This also ignores the fact that the Irish banks have become over reliant on international funding for their balance sheets. Is there not a very strong argument for a limit on the loan/deposit ratios of the banks, considering that the levels of credit this funding model allowed into the Irish market in the past decade has been a major driver of the ‘bubble’? But perhaps an argument for another day.

AA “The simple truth is that nationalisation creates a significant risk of a political rather than a commercial allocation of credit. This would be bad for the banks but even worse for the country.”

I had to read this line a few times to make sure I wasn’t seeing things. Alan’s argument seems to be that we should not nationalise the banks because the government does not have the ability to allow the banks to be run properly. If they are so bereft of talent, then why should we listen to them when they tell us that they know what is the best future for the banks?

Overall I am reminded of this quote “We are all entitled to our own opinions, but we are not entitled to our own facts”

there is actually a lot of agreement. Everyone agrees we are in a bad situation, with undercapitalized, unviable banks. Everyone agrees that we need a strong private banking sector.

The debate is about how to get from A to Z. Some people want to go the short, sharp, fast route, moving to nationalization, rationalization and the privatization. The people who are driving want to go a slower, longer more circuitous route, avoiding sudden, sharp shocks. They are also unwilling to abandon the extra passengers that we are carrying in the form of shareholders This is considered a ‘safer’ route.

The objection to this is that the long route may be too long. We will simply have run out of petrol before we get to the destination.

As a non-academic who worked in International Debt Capital Markets, Alan Ahearne is totally wrong. For the record the credit rating of Republic of Ireland is (S&P AA+/Fitch AA+/ Moody’s Aaa W/L -ve). Even assuming that Moody’s downgrades Ireland’s rating to high-AA (Aa1) or mid-AA (Aa2) it will still be several notches higher than either AIB or Bank of Ireland.

For the record, bond investors prefer higher rated entities. I would suggest that Alan read up on CAPM. Central Banks, Pension, Life & Insurance funds would always prefer to purchase securities issued by a AA+ rated Sovereign (with Recourse to Taxation => non-credit) than a financially strapped poorly run A- rated Irish bank where NO CLEAN OUT of senior staff who wilfully followed the asset growth for asset growth’s sake policy set by Anglo Irish i.e. reckless lending. Are we to give the same eejits a second run at it by recapitalising the banks in return for a minority interest?

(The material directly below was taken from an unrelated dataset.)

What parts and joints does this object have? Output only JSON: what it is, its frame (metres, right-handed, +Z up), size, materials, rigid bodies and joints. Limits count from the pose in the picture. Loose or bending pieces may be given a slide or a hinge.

Temporary means 2-3 years.

Temporary Nationalisation Politicisation. It is still possible for the State to take ownership of the banks, restructure them, hire international executives with banking experience to run them at arms length.

@LorcanRK it was former Speaker of the US House of Representatives Pat Moynihan who coined (at least used) the phrase: “Everyone is entitled to their own opinion, they’re not entitled to their own facts”.

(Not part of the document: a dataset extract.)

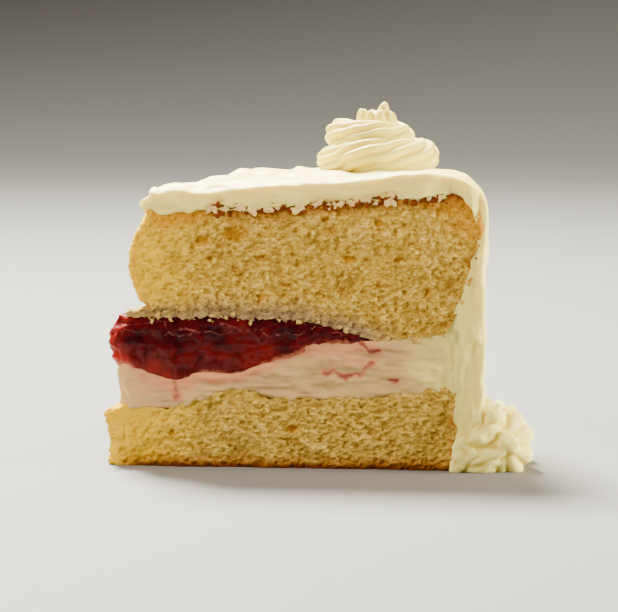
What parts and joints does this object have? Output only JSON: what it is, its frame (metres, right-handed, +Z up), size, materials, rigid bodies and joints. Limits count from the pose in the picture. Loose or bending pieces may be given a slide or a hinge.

AA is now an economic advisor to Brian, Brian & Mary. That makes him vested interest. As we all are now fully aware of the Political Aversion to full nationalisation of the Irish banks persists, Alan has merely articulated the governments present position.

The case for complete nationalisation remains.

@anurag you can’t just ‘haircut’ bond holders, you see, equity investors can be wiped whenever you want, its not nice but it can be done, but you miss even a euro in your bond payments and the money will literally go out like the tide does but it won’t come back.

@derek brawn – erm… obviously every nation is always going to be higher rated than any institution in that nation? banks being no different.

if you were giving advice would you really say ‘go for irish sovereign debt rather than bund’ if the country got a further writedown on the back of nationalisation? the country, not the banks needs to come first and nationalisation will drag down our sovereign credit rating.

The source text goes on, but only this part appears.